To sum up last nights episode, one of the agents traveled over to his clients home to discuss two offers they had received. Problem is, he walks into his clients home in his gym clothes. Here is a seller, with a home listed around $8 Million, and in walks his listing agent in gym clothes and sweaty armpits.

The seller, obviously offended, blatantly asks the kid if he is going to a costume party. The agent just laughs it off and says “no”. The seller then asks why he is dressed this way. Sadly the young agent starts in with a story of how he had no electricity to shower or shave so he just threw on some gym clothes. The seller, now getting angry, just stops talking and refuses to tell the agent about the offers he received. He even goes as far to tell his listing agent that he will not let him represent his interests when they go to buy a home.

My response: Hey idiot, put on your work clothes! It’s not rocket science here, it’s called being a professional.

What really got me mad was that the agent defended himself and said “It isn’t like I am going on a listing appointment”. He actually could not believe his client was upset with him for his dress.

My response: You ARE an idiot.
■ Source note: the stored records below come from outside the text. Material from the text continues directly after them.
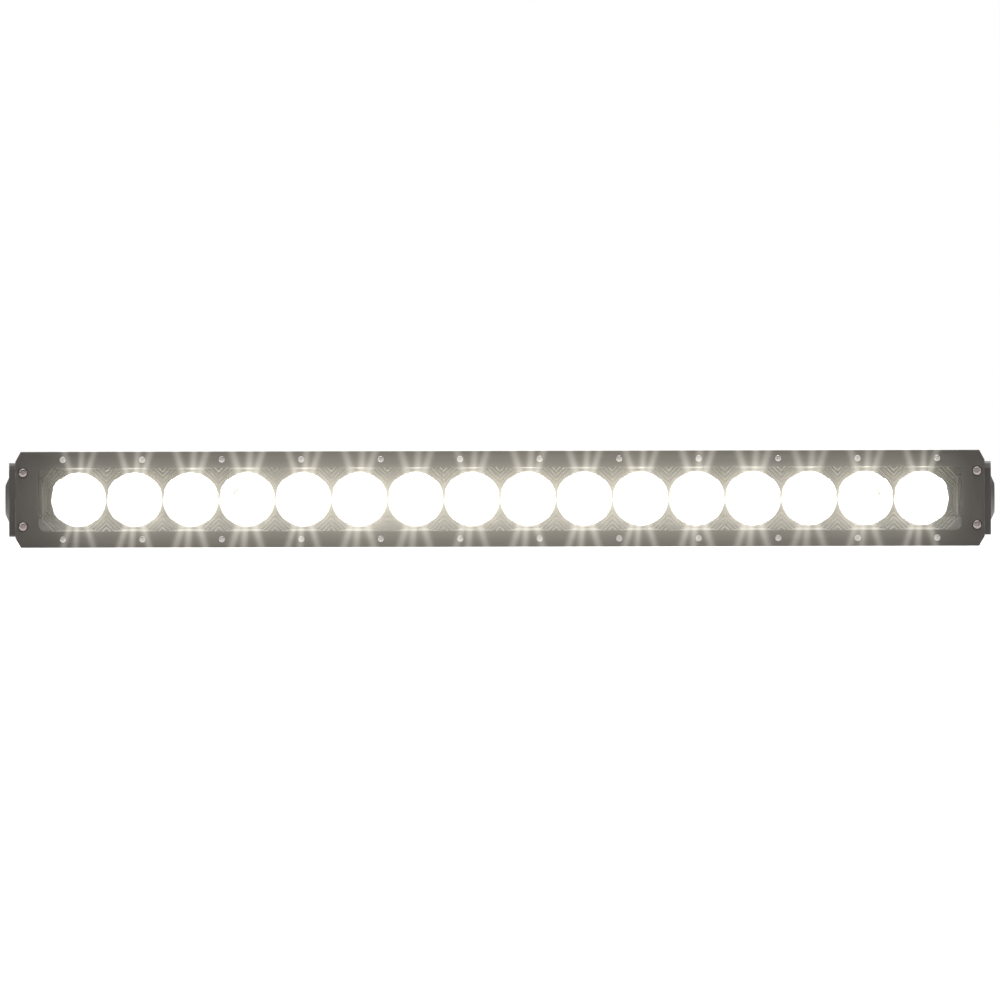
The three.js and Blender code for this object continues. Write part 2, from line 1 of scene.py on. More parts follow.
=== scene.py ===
"""The finished look of a single-row LED light bar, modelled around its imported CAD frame."""

import math

import bmesh
import bpy
from mathutils import Matrix, Vector


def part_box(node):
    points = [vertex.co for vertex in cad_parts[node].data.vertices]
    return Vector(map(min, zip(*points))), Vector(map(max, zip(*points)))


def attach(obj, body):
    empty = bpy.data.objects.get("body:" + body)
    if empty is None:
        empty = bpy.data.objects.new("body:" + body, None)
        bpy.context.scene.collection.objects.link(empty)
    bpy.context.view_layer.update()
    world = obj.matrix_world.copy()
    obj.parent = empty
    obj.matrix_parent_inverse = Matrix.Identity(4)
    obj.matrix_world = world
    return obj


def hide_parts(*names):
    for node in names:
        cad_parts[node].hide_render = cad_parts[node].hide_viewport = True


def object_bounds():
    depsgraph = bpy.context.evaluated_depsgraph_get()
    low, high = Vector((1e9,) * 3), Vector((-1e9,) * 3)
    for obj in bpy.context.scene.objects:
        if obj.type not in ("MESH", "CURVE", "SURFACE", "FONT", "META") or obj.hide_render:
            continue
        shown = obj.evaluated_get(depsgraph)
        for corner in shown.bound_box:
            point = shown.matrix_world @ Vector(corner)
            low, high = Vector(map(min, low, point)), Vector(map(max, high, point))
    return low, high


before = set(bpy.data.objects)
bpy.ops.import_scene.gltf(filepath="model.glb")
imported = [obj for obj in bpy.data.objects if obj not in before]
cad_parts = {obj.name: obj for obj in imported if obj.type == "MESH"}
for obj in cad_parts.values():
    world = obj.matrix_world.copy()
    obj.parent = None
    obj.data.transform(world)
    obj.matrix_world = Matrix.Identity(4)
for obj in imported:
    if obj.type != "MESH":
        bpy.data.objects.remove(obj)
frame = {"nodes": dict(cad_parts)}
CAD_BOX = [list(corner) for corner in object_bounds()]

bl_info = {
    "name": "LED Light Bar",
    "version": (1, 0, 0),
    "blender": (4, 5, 0),
    "location": "View3D > Sidebar > Light Bar",
    "description": "Models and finishes a single-row LED light bar around its CAD frame",
    "category": "Object",
}

MM = 0.001

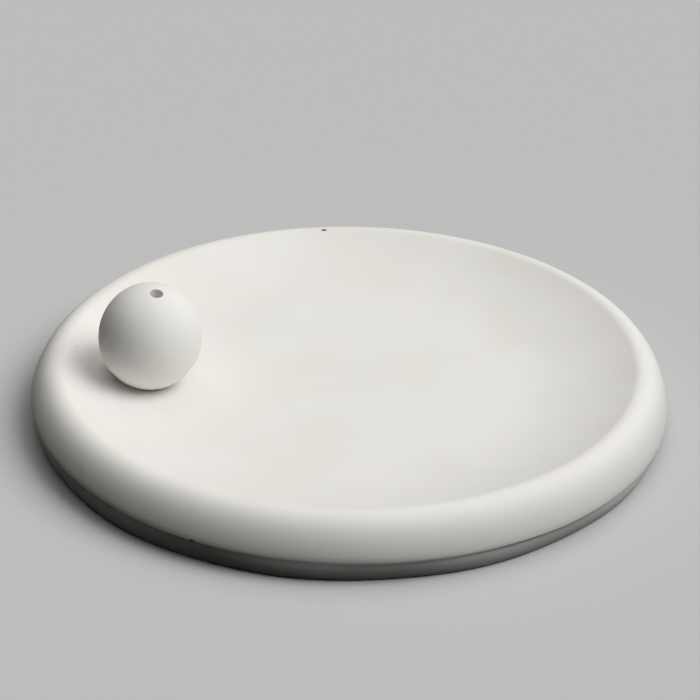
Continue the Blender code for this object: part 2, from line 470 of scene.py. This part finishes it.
def rub_crease_smooth(shape, tray):
    """Smooth the crease at the parting line away where the front of the rim was rubbed more."""
    for done in range(RUBBING_PASSES):
        left = 1.0 - done / RUBBING_PASSES
        rubbed = [vert for vert in shape.verts
                  if abs(vert.co.z - tray.seam_height) < RUBBED_HEIGHT * left
                  and abs(math.atan2(vert.co.y, vert.co.x) - RUBBED_MIDDLE) < RUBBED_REACH * left
                  and vert.co.xy.length > crest_radius(tray)]
        bmesh.ops.smooth_vert(shape, verts=rubbed, factor=0.5, use_axis_x=True,
                              use_axis_y=True, use_axis_z=True)


def swell_surface(shape, height, width, start):
    """Give a casting the slight swells that sanding by hand leaves, but not its flat foot.

    The noise runs from -1 to 1, and is lowered by 0.5, because sanding mostly takes away.
    """
    shape.normal_update()
    for vert in shape.verts:
        if vert.co.z > start:
            swell = noise.noise(vert.co / width) - 0.5
            vert.co += vert.normal * height * swell


def outside_point(tree, turn, radius, height):
    """Point on a casting's upper side at a radius, or on its outside at a height."""
    around = Vector((math.cos(turn), math.sin(turn), 0.0))
    if height is None:
        start = around * radius + Vector((0.0, 0.0, OUTSIDE))
        found = tree.ray_cast(start, Vector((0.0, 0.0, -1.0)))
    else:
        found = tree.ray_cast(around * OUTSIDE + Vector((0.0, 0.0, height)), -around)
    return found[0]


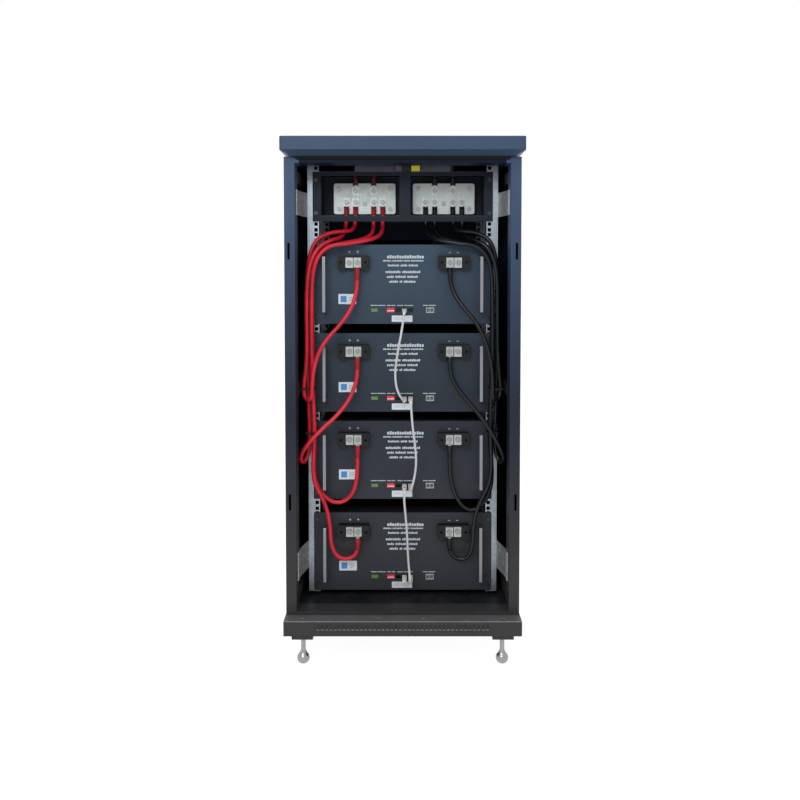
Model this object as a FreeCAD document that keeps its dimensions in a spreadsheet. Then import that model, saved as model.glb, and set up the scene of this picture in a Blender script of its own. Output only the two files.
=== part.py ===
import FreeCAD, Part
import math
import os
import Sketcher

Vector = FreeCAD.Vector
doc = FreeCAD.newDocument("battery_rack_cabinet")


# ---------------------------------------------------------------- the sheet

SIZES = {
    # cabinet, outside
    "cabinet_width": 600.0,
    "cabinet_depth": 600.0,
    "cap_width": 612.0,
    "base_width": 604.0,
    "pad_bottom": 69.0,
    "base_bottom": 78.0,
    "base_top": 116.0,
    "post_top": 1290.0,
    "cap_face_bottom": 1302.0,
    "cap_top": 1336.0,
    "cap_taper": 24.0,
    "post_setback": 37.0,
    "post_face": 27.0,
    "post_depth": 50.0,
    "sheet_metal": 1.5,
    "plate_metal": 2.0,
    # 19 inch rack grid
    "rack_unit": 44.45,
    "rack_height": 26.0,
    "rail_bottom": 128.0,
    "rail_setback": 119.0,
    "rail_opening": 450.0,
    "rail_face": 30.5,
    "rail_side": 40.0,
    "hole_spacing": 465.1,
    "hole_side": 9.5,
    "panel_width": 482.6,
    # battery module
    "module_height": 213.0,
    "module_slot_spacing": 177.8,
    "front_thickness": 3.0,
    "case_width": 440.0,
    "case_height": 208.0,
    "case_depth": 394.0,
    "handle_spacing": 418.0,
    "handle_length": 150.0,
    "handle_reach": 34.0,
    "handle_bar": 7.5,
    "terminal_width": 84.0,
    "terminal_height": 38.0,
    "terminal_depth": 19.0,
    "terminal_rise": 58.5,
    "terminal_left": -132.0,
    "terminal_right": 137.0,
    "stud_spacing": 22.0,
    "port_drop": 69.5,
    # busbar drawer
    "tray_height": 132.5,
    "tray_middle": 1201.15,
    "tray_depth": 90.0,
    "busbar_length": 170.0,
    "busbar_height": 84.0,
    "busbar_thickness": 6.0,
    "busbar_left": -105.0,
    "busbar_right": 113.0,
    "insulator_length": 20.0,
    # leads and feet
    "lead_radius": 5.5,
    "comm_radius": 3.0,
    "stud_radius": 6.0,
    "foot_radius": 16.0,
    "foot_x": 254.5,
    "foot_y": 276.0,
}

# The four module centres, each on the hole grid of the rails.
MODULE_MIDDLES = {
    "middle_one": 966.2,
    "middle_two": 728.1,
    "middle_three": 489.95,
    "middle_four": 239.1,
}
SIZES.update(MODULE_MIDDLES)

sheet = doc.addObject("Spreadsheet::Sheet", "Size")
for row, (alias, number) in enumerate(SIZES.items(), start=1):
    sheet.set(f"A{row}", alias)
    sheet.set(f"B{row}", str(number))
    sheet.setAlias(f"B{row}", alias)
doc.recompute()


class Dim:
    """A number together with the sheet expression that gives it."""

    def __init__(self, text, value):
        self.text = text
        self.value = value

    def __float__(self):
        return self.value

    def __add__(self, other):
        other = as_dim(other)
        return Dim(f"({self.text} + {other.text})", self.value + other.value)

    def __sub__(self, other):
        other = as_dim(other)
        return Dim(f"({self.text} - {other.text})", self.value - other.value)

    def __mul__(self, other):
        other = as_dim(other)
        return Dim(f"({self.text} * {other.text})", self.value * other.value)

    def __truediv__(self, other):
        other = as_dim(other)
        return Dim(f"({self.text} / {other.text})", self.value / other.value)

    def __neg__(self):
        return Dim(f"(0 - {self.text})", -self.value)

    def __radd__(self, other):
        return as_dim(other) + self

    def __rsub__(self, other):
        return as_dim(other) - self

    def __rmul__(self, other):
        return as_dim(other) * self


def as_dim(number):
    if isinstance(number, Dim):
        return number
    return Dim(f"({float(number):.6g})", float(number))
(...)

It doesn’t matter what you are doing with a client, you ALWAYS look professional.

See the unspoken rule in any industry, whether it be real estate or a corporate job, you always dress professionally…NO MATTER WHAT. It doesn’t matter that your electricity went out. Either get your act together, or reschedule the appointment. You definitely don’t walk into a meeting with a client in shorts and a sweaty tee shirt. If that agent was representing my luxury home, I would have fired him on the spot.

So what would you have done if you had been in the seller’s shoes?